IASP Definition of Noxious Stimulus
A stimulus that is damaging or threatens damage to normal tissues.
Definitions You Might Have Seen
Noxious Stimulus or ...
Danger (in me)
Threat
Pain
Thoughts, beliefs
Actions
People, places, and things
Normal tissues?
My assumption is that though nerve tissue may be damaged in injury or pathology, the definition relates to noxious stimuli of non-neural tissue that then activates nociceptors and nociceptive neurons in the periphery.
Thermal (noxious heat/cold), Mechanical (noxious pressure, movement), Chemical (chemical irritants).
Now, I've always included inflammation as a noxious stimulus but I'm not sure that fits the bill. Classic or acute inflammation accompanied by swelling, warmth, redness, and pain is a reaction to damage or injury that involves immune components that interact with nociceptors and nociceptive neurons. But that's not the only kind of inflammation that stimulates nociception. All inflammation is related to immune or homeostatic process, and only some inflammation may detectable with known biomarkers, like C-reactive proteins (CRP). Inflammation that is not a response to tissue injury or infection may not be noxious (involved with homeostasis). So inflammation doesn't fit the current definition because the interaction is between systems (immune and nervous, for instance). It's more process than application.
Now some of you may know this already, but it's been a sticking point for me and articulating it helps to make sense of the boundaries of meaning related to these terms.
Consider, if you will
We cannot define pain in terms of its stimulus.
How do you think of activation of nociception with pain? What is being activated, how?
I know that for myself it's long been associated with having to have a noxious stimulus of some sort. But if there are processes that activate nociception that don't fit the bill of damage or threat of damage to normal tissues, what then? The IASP also defines Nociceptive Stimulus, which is "an actually or potentially tissue-damaging event transduced and encoded by nociceptors." Both definitions engender immediacy of an event or stimulus, include damage or potential damage, are peripherally related, and don't lend themselves to longer-term thinking about nociceptive activation by interactive processes.

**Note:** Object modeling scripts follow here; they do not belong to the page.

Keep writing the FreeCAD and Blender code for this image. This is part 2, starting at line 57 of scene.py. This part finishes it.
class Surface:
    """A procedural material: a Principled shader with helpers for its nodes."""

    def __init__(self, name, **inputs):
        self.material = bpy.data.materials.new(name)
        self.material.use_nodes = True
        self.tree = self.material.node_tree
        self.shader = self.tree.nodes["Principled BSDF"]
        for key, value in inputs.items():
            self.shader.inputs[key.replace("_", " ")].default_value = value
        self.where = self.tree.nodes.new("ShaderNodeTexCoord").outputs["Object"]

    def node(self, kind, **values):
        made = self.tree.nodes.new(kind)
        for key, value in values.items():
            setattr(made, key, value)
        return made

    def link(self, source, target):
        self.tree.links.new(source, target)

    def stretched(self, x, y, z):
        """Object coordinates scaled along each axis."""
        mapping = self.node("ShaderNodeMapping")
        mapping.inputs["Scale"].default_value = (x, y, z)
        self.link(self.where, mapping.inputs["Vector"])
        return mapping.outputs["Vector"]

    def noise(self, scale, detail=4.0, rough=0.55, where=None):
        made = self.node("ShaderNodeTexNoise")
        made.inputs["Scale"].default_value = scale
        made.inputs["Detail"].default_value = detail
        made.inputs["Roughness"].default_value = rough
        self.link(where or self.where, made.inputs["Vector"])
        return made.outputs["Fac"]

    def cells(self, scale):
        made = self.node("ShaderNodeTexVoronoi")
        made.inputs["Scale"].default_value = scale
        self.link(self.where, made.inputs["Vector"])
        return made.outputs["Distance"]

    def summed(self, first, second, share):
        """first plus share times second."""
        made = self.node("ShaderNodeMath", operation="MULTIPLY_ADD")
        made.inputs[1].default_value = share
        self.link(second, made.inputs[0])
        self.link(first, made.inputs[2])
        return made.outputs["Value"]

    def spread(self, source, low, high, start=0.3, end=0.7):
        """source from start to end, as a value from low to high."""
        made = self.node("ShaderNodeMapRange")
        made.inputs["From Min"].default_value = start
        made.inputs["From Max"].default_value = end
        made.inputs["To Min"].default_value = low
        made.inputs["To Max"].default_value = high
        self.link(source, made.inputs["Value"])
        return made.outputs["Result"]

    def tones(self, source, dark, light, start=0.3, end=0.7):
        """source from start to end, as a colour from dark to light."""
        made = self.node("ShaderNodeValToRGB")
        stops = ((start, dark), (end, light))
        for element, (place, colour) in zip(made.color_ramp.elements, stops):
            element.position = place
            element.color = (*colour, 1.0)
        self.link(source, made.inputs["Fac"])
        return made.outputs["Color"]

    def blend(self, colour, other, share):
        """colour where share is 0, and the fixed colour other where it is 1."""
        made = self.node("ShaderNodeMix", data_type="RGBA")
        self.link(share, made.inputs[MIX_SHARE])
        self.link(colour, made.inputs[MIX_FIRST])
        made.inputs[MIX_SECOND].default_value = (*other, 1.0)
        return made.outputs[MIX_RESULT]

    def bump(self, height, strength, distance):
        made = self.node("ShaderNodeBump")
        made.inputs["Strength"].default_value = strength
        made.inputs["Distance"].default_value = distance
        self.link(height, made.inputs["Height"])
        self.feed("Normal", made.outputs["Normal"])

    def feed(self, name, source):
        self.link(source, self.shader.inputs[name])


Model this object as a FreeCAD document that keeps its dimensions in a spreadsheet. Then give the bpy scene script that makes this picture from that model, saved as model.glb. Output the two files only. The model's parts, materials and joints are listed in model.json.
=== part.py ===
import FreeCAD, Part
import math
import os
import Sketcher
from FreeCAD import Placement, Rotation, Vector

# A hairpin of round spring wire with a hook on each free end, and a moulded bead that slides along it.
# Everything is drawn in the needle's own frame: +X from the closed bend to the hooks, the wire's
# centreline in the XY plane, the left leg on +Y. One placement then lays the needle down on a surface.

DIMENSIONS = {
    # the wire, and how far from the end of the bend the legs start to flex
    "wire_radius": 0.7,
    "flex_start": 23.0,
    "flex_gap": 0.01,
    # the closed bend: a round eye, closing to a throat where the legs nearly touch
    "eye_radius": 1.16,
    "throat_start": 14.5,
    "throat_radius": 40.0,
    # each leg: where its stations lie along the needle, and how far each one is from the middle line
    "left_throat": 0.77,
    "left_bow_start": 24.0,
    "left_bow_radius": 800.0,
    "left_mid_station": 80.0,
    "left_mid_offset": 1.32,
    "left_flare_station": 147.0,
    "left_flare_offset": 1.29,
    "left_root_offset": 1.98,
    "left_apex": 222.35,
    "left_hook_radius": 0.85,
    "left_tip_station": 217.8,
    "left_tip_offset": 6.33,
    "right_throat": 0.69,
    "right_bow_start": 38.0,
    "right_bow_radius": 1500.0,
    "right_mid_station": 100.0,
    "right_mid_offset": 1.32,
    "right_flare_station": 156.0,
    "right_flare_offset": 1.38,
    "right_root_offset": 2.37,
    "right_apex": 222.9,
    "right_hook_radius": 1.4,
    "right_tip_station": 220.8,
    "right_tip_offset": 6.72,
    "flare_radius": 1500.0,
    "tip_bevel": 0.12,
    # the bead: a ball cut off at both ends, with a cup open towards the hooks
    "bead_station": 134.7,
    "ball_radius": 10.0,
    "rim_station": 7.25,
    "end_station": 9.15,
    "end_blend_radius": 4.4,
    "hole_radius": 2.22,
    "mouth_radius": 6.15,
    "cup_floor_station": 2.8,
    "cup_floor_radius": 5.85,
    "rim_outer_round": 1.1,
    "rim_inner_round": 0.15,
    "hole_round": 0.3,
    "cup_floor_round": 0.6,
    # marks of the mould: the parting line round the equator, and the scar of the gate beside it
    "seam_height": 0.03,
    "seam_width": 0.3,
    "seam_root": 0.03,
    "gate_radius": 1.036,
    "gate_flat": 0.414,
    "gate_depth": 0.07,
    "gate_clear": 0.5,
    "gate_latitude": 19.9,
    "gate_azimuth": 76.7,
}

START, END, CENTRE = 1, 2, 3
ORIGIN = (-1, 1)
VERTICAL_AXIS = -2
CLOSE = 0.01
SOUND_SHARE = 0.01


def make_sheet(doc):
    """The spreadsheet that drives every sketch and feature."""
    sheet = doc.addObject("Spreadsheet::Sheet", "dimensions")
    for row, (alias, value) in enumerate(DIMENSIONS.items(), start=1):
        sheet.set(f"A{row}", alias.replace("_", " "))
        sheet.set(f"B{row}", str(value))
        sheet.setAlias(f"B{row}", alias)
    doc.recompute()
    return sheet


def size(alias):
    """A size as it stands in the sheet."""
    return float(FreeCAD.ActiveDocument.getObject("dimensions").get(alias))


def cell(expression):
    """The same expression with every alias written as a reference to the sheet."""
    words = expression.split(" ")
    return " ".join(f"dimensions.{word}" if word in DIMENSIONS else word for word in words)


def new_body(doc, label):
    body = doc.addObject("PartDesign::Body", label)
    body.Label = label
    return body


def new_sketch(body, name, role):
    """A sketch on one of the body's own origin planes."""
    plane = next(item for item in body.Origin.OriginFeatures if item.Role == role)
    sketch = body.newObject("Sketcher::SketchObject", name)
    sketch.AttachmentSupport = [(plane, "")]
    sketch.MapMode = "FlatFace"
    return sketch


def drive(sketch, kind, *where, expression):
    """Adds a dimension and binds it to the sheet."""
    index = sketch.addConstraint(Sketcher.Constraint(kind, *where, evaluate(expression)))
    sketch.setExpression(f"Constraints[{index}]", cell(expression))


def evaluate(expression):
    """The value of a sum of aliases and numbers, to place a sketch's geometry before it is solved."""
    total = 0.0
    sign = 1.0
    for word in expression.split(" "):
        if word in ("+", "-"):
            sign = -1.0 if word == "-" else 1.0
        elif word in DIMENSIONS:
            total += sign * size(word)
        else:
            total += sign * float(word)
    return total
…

Example, knee OA. This condition can develop seemingly silently. Bone and tissue are changed, damaged, and eroded often without notable symptoms, until it gets to a point where the tissue is changed or damaged enough to result in inflammation. The process of osteoarthritic change does not fit the definition of noxious stimulus and yet ... it is damaging to normal tissue. The OA process may include activation of nociception, even if not always sufficient to result in a pain sensation, but it's not until pain is present that we think of what might have caused it.
My thought processes around this terminology are still to be fully explored and I'm happy to have your input.